Als wir uns heute geschrieben haben ging ich zwischen durch mal raus um eine zu rauchen. Als ich zurück kam hattest du mir geantwortet. Ich fragte dich noch ob du schon weißt was du für den Junggesellinnenabschied deiner Freundin planst, aber ich bekam keine Antwort mehr. Du kamst nicht mehr online in WA. Es war traurig denn ich merkte dass du ins Bett gegangen warst und es fehlte mir sofort dass es kein Gute Nacht, Schlaf gut usw. gab. Ich wurde dann traurig und schrieb dir noch dass ich deine Schlafenszeit wohl verpasst hatte, dass es schön war mal wieder mit dir zu schreiben und wünschte dir eine Gute Nacht.

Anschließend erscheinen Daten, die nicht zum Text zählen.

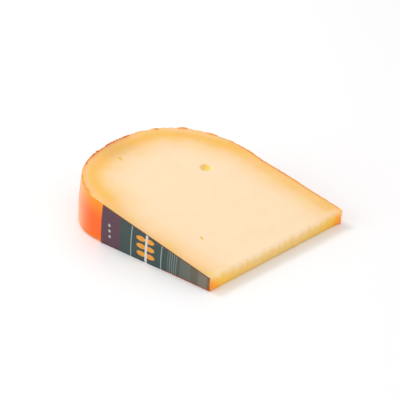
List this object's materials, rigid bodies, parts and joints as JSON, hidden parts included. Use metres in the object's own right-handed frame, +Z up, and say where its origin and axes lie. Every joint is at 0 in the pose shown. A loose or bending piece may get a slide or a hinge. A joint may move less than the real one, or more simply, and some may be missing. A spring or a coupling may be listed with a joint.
{
  "type": "wedge of aged gouda cheese",
  "caption": "Wedge of gouda cut from a wheel, lying on its cut side: pale paste with a few eyes, orange coated rind, trimmed tip and a dark printed label strip.",
  "frame": {"origin": "middle of the bounding box's base, on the lower cut face that the wedge lies on", "axes": "+X from the round rim towards the trimmed tip, -Y out of the labelled flat side of the wheel, +Z up; the wheel's axis runs along Y"},
  "size_m": [0.1324, 0.1156, 0.035],
  "materials": {
    "coated_cheese": "pale yellow cut cheese with a satin orange coating on the rind",
    "printed_paper": "matte printed paper in dark green and aubergine"
  },
  "bodies": {
    "root": {"cheese": "coated_cheese", "label": "printed_paper"}
  },
  "joints": []
}
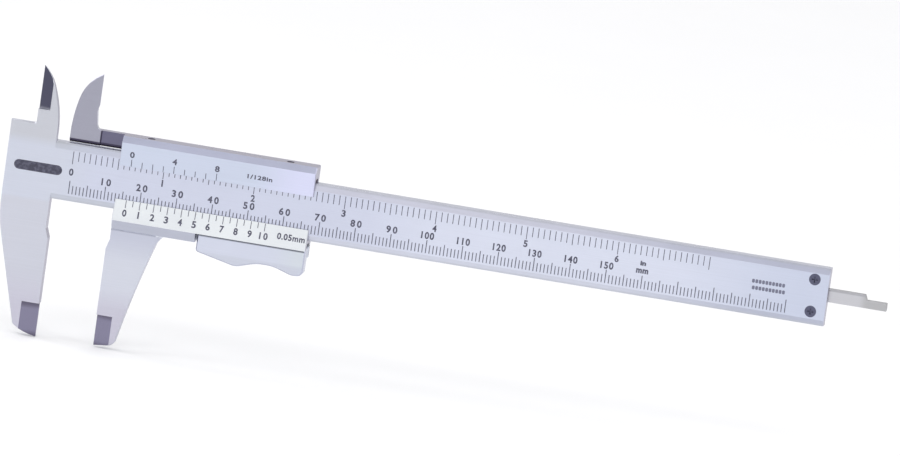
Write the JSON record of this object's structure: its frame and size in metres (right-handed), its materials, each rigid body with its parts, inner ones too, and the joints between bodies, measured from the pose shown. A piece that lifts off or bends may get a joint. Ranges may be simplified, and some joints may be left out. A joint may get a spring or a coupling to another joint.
{
  "type": "vernier caliper",
  "caption": "Vernier caliper with outside and inside jaws, a slider with upper and lower verniers, a spring-loaded thumb clamp and a depth rod.",
  "frame": {"origin": "middle of the fixed outside jaw's measuring face, at half the beam's thickness", "axes": "+X along the beam towards the depth rod's tip, +Z from the outside jaws to the inside jaws, -Y out of the graduated face"},
  "size_m": [0.2457, 0.0071, 0.0748],
  "materials": {
    "satin_steel": "satin chrome on hardened stainless steel",
    "ground_steel": "bright ground stainless steel",
    "dark_steel": "plain steel screw",
    "black_oxide": "black oxide",
    "spring_steel": "drawn wire",
    "phosphor_bronze": "rolled phosphor bronze",
    "brass": "machined brass",
    "scale_ink": "black ink in engraved lines"
  },
  "bodies": {
    "beam": {"main_beam": "satin_steel", "end_stop_plate": "satin_steel", "end_screw_upper": "black_oxide", "end_screw_lower": "black_oxide"},
    "slider": {"slider_body": "satin_steel", "gib_strip": "phosphor_bronze", "gib_screw_left": "dark_steel", "gib_screw_right": "dark_steel", "depth_rod": "ground_steel", "rod_screw_left": "dark_steel", "rod_screw_right": "dark_steel", "lever_pivot_pin": "ground_steel", "lever_spring": "spring_steel"},
    "clamp_lever": {"thumb_lever": "satin_steel"},
    "clamp_shoe": {"brake_shoe": "brass"}
  },
  "joints": [
    {"name": "slider_travel", "type": "slide", "parent": "beam", "child": "slider", "axis": [1, 0, 0], "range_m": [-0.0163, 0.1337]},
    {"name": "lever_press", "type": "hinge", "parent": "slider", "child": "clamp_lever", "pos_m": [0.047, 0, 0.0234], "axis": [0, -1, 0], "range_deg": [0, 2.5], "stiffness_Nm_per_rad": 0.05, "springref_deg": -17.19, "deforming": ["lever_spring"]},
    {"name": "shoe_release", "type": "slide", "parent": "slider", "child": "clamp_shoe", "axis": [0, 0, -1], "range_m": [0, 0.0002]}
  ],
  "couplings": [
    {"joint": "shoe_release", "follows": "lever_press", "m_per_rad": 0.0035}
  ]
}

Heute nach dem Aufstehen ging mein erster Blick natürlich direkt aufs Handy ob eine Antwort kam, aber da war nichts. Da ich aber auch wieder ständig drauf schaue weiß ich dass sie erst in ihrer Mittagspause das erste Mal online war. Also entweder hatte sie keine Lust oder keine Zeit mir zu antworten, oder sie überlegt selber noch ob und was sie schreiben soll. Ich habe für mich jedoch beschlossen dass ich ihr von mir aus nicht wieder zuerst schreiben werde, auch wenn es mich jetzt mehr denn je in den Fingern juckt. Die Nummer werde ich auch wieder löschen. Ich bereue es nur dass ich sie für Notfälle so verinnerlicht habe dass ich sie vorwärts und rückwärts aufsagen kann.
Gefühlsmäßig hab ich mich gestern im Freudentaumel in die Brennnesseln gesetzt. Ein Teil von mir freut sich riesig dass ich endlich wieder Arbeit habe und es in meinem eigenen Leben bergauf geht nachdem mich die Trennung komplett in einen bislang noch nie erreichten Tiefpunkt geworfen hat. Ich freue mich dass ich ab März wieder nen Grund hab morgens aufzustehen, beschäftigt zu sein und mich nicht mehr den ganzen Tag in meinen Gedanken zu verlieren. Der Teil von mir hat auch akzeptiert dass es eigentlich von ihrer und von meiner Seite aus kein zurück mehr geben wird und schließt langsam damit ab. Ein anderer Teil ist gleichzeitig deprimiert dass ich dieses neue Kapitel nun ohne sie starten werde und wünscht sich immer noch dass einfach alles wieder gut werden würde. Und ein weiterer Teil wartet trotz allem jetzt wieder gespannt ob von ihr noch was kommt, hat ständig das Handy in der Hand und fragt sich wie es wohl in ihr aussieht und was sie denkt. Denn hinter die freundschaftlichen Nachrichten von gestern kann man nicht schauen.
Danke fürs Lesen bis hier her. Meinungen und Ratschläge sind natürlich gerne willkommen.